Yes, you are fine. The mod uses a series battery connection configuration. In this configuration, voltage supplied by the batteries is voltage of a single battery X Number of batteries, the Alien 220W has a voltage range of 2.8v lowest it draws the batteries down to and 4.2v at fresh charge giving a voltage supply of 5.6v (2.8v X 2 batteries) to 8.4v (4.2v X 2 batteries), just remember that Mah and CDR of the batteries in this configuration are limited the same as a single battery.

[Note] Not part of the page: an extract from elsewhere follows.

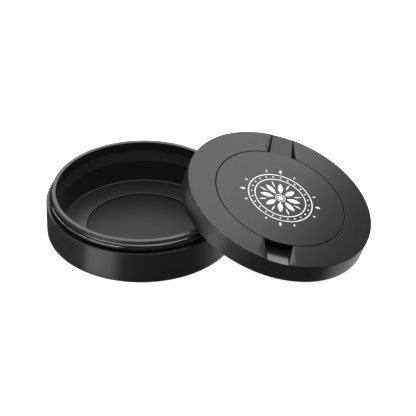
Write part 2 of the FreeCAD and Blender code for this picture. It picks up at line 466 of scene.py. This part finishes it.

The only limiting factor is the CDR of the batteries as a safety factor, at 100watts you are well in the CDR safety of the LG HD2's being they are 25amp, the Samsung 25R's you are at the upper limit of their 20amps

100watts/5.6v lowest battery supply voltage/0.9 or 90% for the mod's control board efficiency = 19.8413amps

What the mod isn't telling you as far as voltage is the battery to control board voltage which is important as shown in the above formula example, what the mod is showing is technically the worthless control board to the coils voltage signal which is irrelevant technically as the mod is controlling that voltage constantly and safely adjusting accordingly as needed. It isn't telling you either if it is activating it's Boosting Circuit which boosting takes raw amps from the batteries then converts them to volts it adds to the control board to coil voltage signal when the voltage is below what is needed from the batteries (see this mostly in single battery mods in the 60 to 80watt single battery mods), the other, opposite circuit type is the Bucking circuit which the Alien 220W does have being how high its battery to control board signal is, bucking circuits shunt all extra voltage not needed to reach certain watts into the control board itself for uses like the control board operation or completely shunts it to a voltage sink you can call it, not an electrical engineer so don't know the term it is called.